A preliminary site plan is required before permits are issued. A final (as-built) site plan may be required prior to the issuance of a Certificate of Occupancy. A good resource for a site plan is a survey issued for a recent mortgage or refinance closing. A site plan includes the entire lot, drawn to scale, showing the following:
- Lot lines with dimensions and road frontage delineated; existing or proposed driveways, parking spaces and walkways, with width and surface material described.
- All existing and proposed buildings or other structures, with overall dimensions given and their setback(s) from nearest the property lines clearly delineated.
- All surface waters; FEMA 100-year flood fringe and floodway lines (or approximate 100-year flood line in unnumbered A Zones); flood hazard soils areas (adjust flood hazard soils to Wake County topography or field-surveyed low points, as appropriate); wetlands; reserved open spaces; the location, dimensions and arrangements of all drainageway, watershed, riparian, and other buffers and their associated required setbacks; and the location of any existing or proposed easements (widths listed).
- Existing or proposed well, septic tank and drain field location(s) or sewer and water easements and proposed connection location(s).
- A title block indicating parcel identification number (PIN), north arrow and scale of the site plan, bar scale (for preliminary plans, indicate that it is a preliminary plan), name of Professional Land Surveyor, Landscape Architect, Professional Engineer, the landowner or his authorized agent’s signature, and for licensed professionals, seal of the person who prepared the plan, date map prepared (and any revision dates).
- For as-built final plans, indicate that it is an as-built plan and provide name of the Professional Land Surveyor who prepared the plan, his signature and seal and date map prepared (and any revision dates).
- If parcel is less than 5 acres, scales of 1" = 30', 40', 50', 60' or 100' are acceptable.
- All existing and proposed impervious surfaces shall be clearly delineated and listed in square feet and as a percentage of the total net lot size listed.
- Location, type and relevant dimensions and capacities of stormwater management structures and other devices (if stormwater management is required), plus associated easements (show dimensions).
Further information regarding requirements of the Stormwater Programs may be obtained from Wake County Environmental Services at 919-856-7400.
The following is a guide for obtaining building plan approval for residential single-family dwellings, modular homes, additions and renovations in the unincorporated areas of Wake County, as well as those municipal areas contracting with Wake County. This applies to all plans submitted under the North Carolina Residential Code, current edition. All plans submitted are required to contain this information.
Submit two complete sets of building plans for residential review with the following information:
Foundation/first floor framing plan with:
A. Specific wall footing width and depth of pour.
B. Detailed foundation wall size and construction type.
C. Wall construction size and type of construction.
D. Floor slab details.
E. Pier and footing sizes with dimensions for their location and spacing.

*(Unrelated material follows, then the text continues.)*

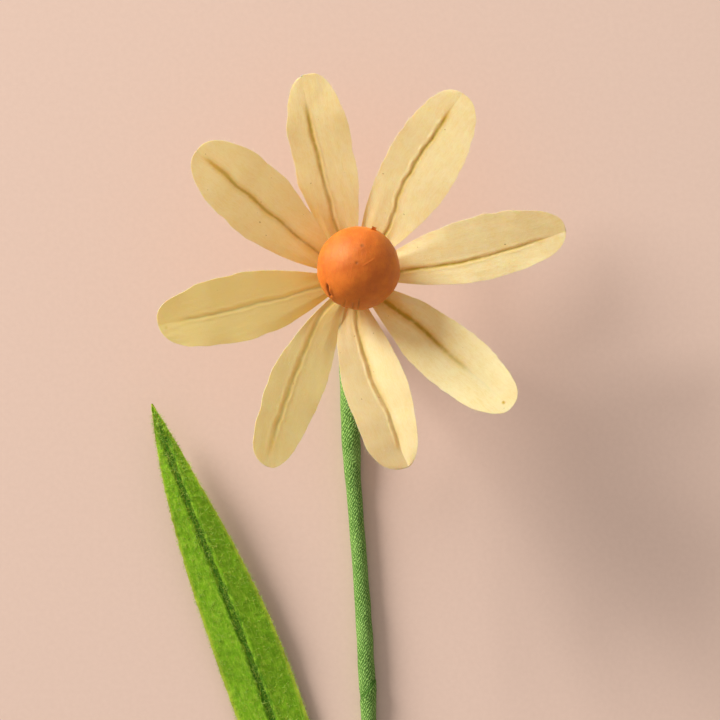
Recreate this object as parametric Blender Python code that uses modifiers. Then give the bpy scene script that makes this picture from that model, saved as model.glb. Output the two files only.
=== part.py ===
"""Paper daisy with eight creased petals, a ball centre, a taped wire stem and one long leaf.

The flower lies on its stem, with the head bent up to face the sky.  The driving sizes are laid
out in millimetres round the point where the petals meet, with X to the right, Y towards the
head and Z up from the table.  One empty then puts the whole flower's origin at the middle of
its underside.
"""

import functools
import math
from typing import NamedTuple

import bmesh
import bpy
import numpy as np
from mathutils import Quaternion, Vector

MM = 0.001

# Head: its plane leans by HEAD_TILT towards HEAD_LEAN_DEG, and its petals rise like a saucer.
HEAD_HEIGHT = 27.0
HEAD_TILT_DEG = 13.0
HEAD_LEAN_DEG = 51.0
CUP_SLOPE = 0.25

# Paper and wire stock.
PAPER = 0.28
PETAL_WIRE_RADIUS = 0.20
STEM_WIRE_RADIUS = 0.80
LEAF_WIRE_RADIUS = 0.25

# Petals: each is a sheet with a pinched channel along its crease that holds a wire.
ROOT_RADIUS = 2.7
NEIGHBOUR_GAP = 0.34
BELLY_AT = 0.58
TIP_POWER = 2.4
TIP_END = 0.996
CREASE_FREE = (0.05, 0.22)
CREASE_END = 0.95
CHANNEL_DEPTH = 0.86
CHANNEL_BOTTOM = 0.57
CHANNEL_TOP = 0.80
PETAL_ROWS = 14
SIDE_STEPS = (0.0, 0.35, 0.7, 1.0)
WIRE_TIP = 0.84
WIRE_LIFT = 0.57

# Ball on the stem wire.
BALL_RADIUS = 9.1
BALL_RISE = 10.1
BALL_HOLE_RADIUS = 1.1
BALL_HOLE_DEPTH = 6.5
WIRE_IN_BALL = 5.5

# Stem: arc lengths are counted down from the point where the petals meet.
WRAP_START = 1.9
WIRE_RING_RADIUS = 1.28
WIRES_END = 51.0
LYING_FROM = 33.0
WRAP_RADIUS_TOP = 1.85
WRAP_RADIUS_END = 1.70
WRAP_BULGE = 0.40
BORE_RADIUS = 1.12
BORE_BULGE = 0.68
NECK_TAPER = (53.0, 67.0)
LEAF_JOINT = (182.0, 192.0)
LEAF_TAIL = (223.0, 235.0)
NECK_STEP = 2.0
NECK_STEPS_TO = 34.0
STEM_STEP = 5.0

# The stem's route below the head, as (x, y, z); from LYING_FROM on it rests on the table.
STEM_ROUTE = (
    (0.0, 0.0, 27.0),
    (-0.7, -0.86, 22.2),
    (-1.45, -1.8, 16.8),
    (-1.95, -2.85, 11.6),
    (-1.9, -4.7, 6.8),
    (-1.5, -8.4, 3.4),
    (-1.1, -14.0, 2.3),
    (-0.75, -22.0, 2.25),
    (-0.45, -32.0, 2.25),
    (0.15, -45.0, 1.9),
    (1.65, -64.0, 1.85),
    (3.1, -86.0, 1.8),
    (4.1, -110.0, 1.8),
    (4.0, -138.0, 1.8),
    (2.4, -170.0, 2.2),
    (-1.4, -208.0, 2.2),
    (-7.0, -248.0, 1.75),
    (-12.6, -278.0, 1.75),
)

# Leaf: its midrib runs from its foot on the stem's left side to its raised tip.
LEAF_RIB = (
    (-0.7, -160.0, 2.3),
    (-3.6, -148.0, 1.8),
    (-9.2, -125.0, 1.35),
    (-18.7, -98.4, 3.4),
    (-25.3, -80.3, 5.2),
    (-35.9, -53.9, 7.3),
    (-41.1, -40.3, 7.6),
    (-45.4, -28.2, 7.4),
)
LEAF_PAPER = 0.5
LEAF_HALF_WIDTH = 7.7
LEAF_FOOT_HALF_WIDTH = 1.3
LEAF_DROOP = 0.13
LEAF_TIP_POWER = 0.86
LEAF_CHANNEL_DEPTH = 0.9
LEAF_CHANNEL_BOTTOM = 0.68
LEAF_CHANNEL_TOP = 1.0
LEAF_ROWS = 24
LEAF_WIRE_LIFT = 0.72
LEAF_WIRE_FROM = 0.93
LEAF_WIRE_RING = 1.30
LEAF_WIRE_STOP = 220.0
LEAF_CUT_RADIUS = 0.48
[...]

F. Girder sizes and locations, floor joist direction, bearing, size, spacing and species.
G. Foundation vent calculations, and foundation access door size and location.
H. Anchor bolts are required at all foundations and must be shown on plan.
Floor plans with:
A. Location and size of walls, windows, doors and stairs.
B. Beams and headers, with supports and attachments.
C. Ceiling plan with ceiling joist directions, bearing, size, spacing and species.
Roof framing showing:
A. Direction, bearing, size, spacing and species of rafters as well as special ridges or support for vaults, cathedral areas and valleys.
B. Roof vent calculations and roof coverings.
C. Truss layouts are required when manufactured roof trusses are to be used except for the simplest roof designs.
A. Insulation values for floors, walls and ceilings for conditioned spaces.
B. Attic access, elevations, and calculated areas for finished floor spaces and garage.
C. Fenestration calculations are required and must be provided on all plans with conditioned spaces. Structures with more than 15% fenestration must show method of energy compliance per North Carolina Energy Conservation Code Chapter 4.
D. Mean roof height or assumed mean roof height must be stated. Design values for cladding must be provided based upon mean roof height.
Note: All structural information must comply with North Carolina Residential Building Code, current edition. Structural elements not found in North Carolina Residential Code must be sealed by a professional engineer or architect registered in the State of North Carolina or comply with other professionally recognized evaluation services, such as NES.